The insights you’ll discover from our published book will help you integrate a variety of wealth management tools with financial planning, providing guidance for your future security alongside complex financial strategies, so your human and financial capital will both flourish.

Clients frequently share with us how the knowledge gained from this book helped provide them tremendous clarity, shattering industry-pitched ideologies, while offering insight and direction in making such important financial decisions.

Our wealth managers at Pillar Wealth Management are experienced in dealing with high-value assets and allocating them according to our clients’ individual needs and goals. We offer one of the best wealth management services to investors with liquid assets worth 5 million to 500 million dollars. To get in touch with our team, you can book a free consultation with us today!

What is Meant by Portfolio Allocation?

Your portfolio is a collection of your financial investments with stocks, bonds, and cash, at its core, along with other investment vehicles. The allocation of these assets and determining which combination of assets to keep in your portfolio is known as asset allocation or portfolio allocation.

Your investment portfolio is divided depending on your time horizon, ability to take a risk, and your financial plan. With a longer time horizon, you have the opportunity of taking risks with volatile investments that require you to wait out slow economic cycles. Shorter time horizons work better will reliable, low-risk investments.

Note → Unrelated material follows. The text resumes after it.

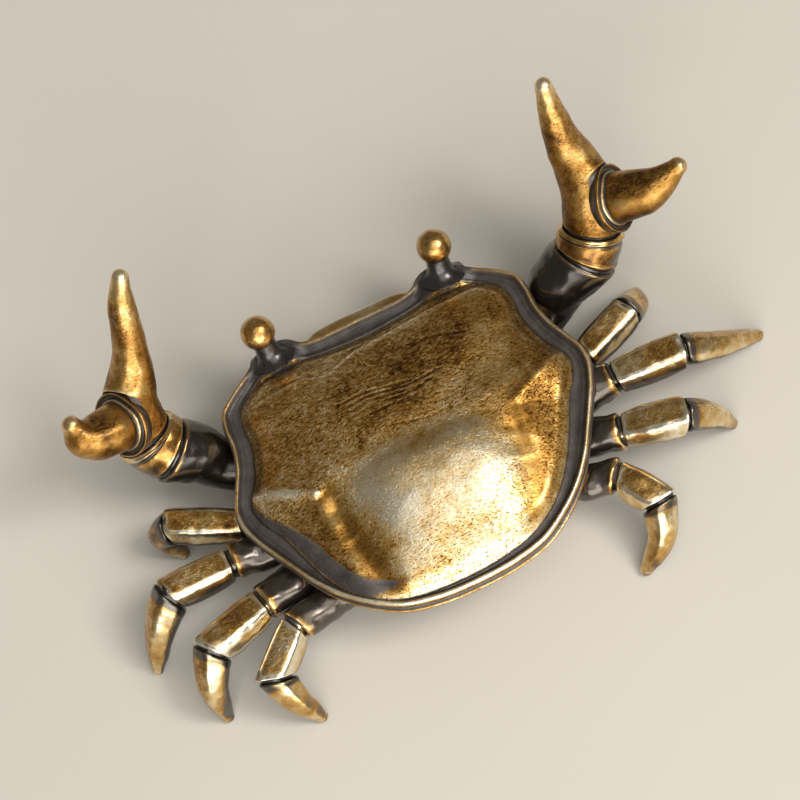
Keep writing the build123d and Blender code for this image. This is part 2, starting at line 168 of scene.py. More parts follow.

Similarly, if you have a high-risk tolerance, you have the potential of being rewarded with a greater return. If you’re not an aggressive investor, you might want to invest solely in cash investments. Now, how do you know which one is right for you? That is where a portfolio manager or wealth manager comes in. If you would like to get in touch with one of our experienced wealth managers, book a consultation with us today!

Which are the most common investment choices?

An array of investment products are available to choose from, such as cash, stocks, municipal bonds, corporate bonds, mutual funds, U.S. treasury securities, and exchange-traded funds. However, the most major asset categories that make a good investment strategy are cash, stocks, and bonds. Let’s discuss why.

– Cash: Cash and cash equivalents are safe, low-risk, but low-return investments. This asset category includes money market deposit accounts, certificates of deposits, savings deposits, and money market funds. The only concern that can arise is inflation risk, which can outpace and erode investment returns over a period of time.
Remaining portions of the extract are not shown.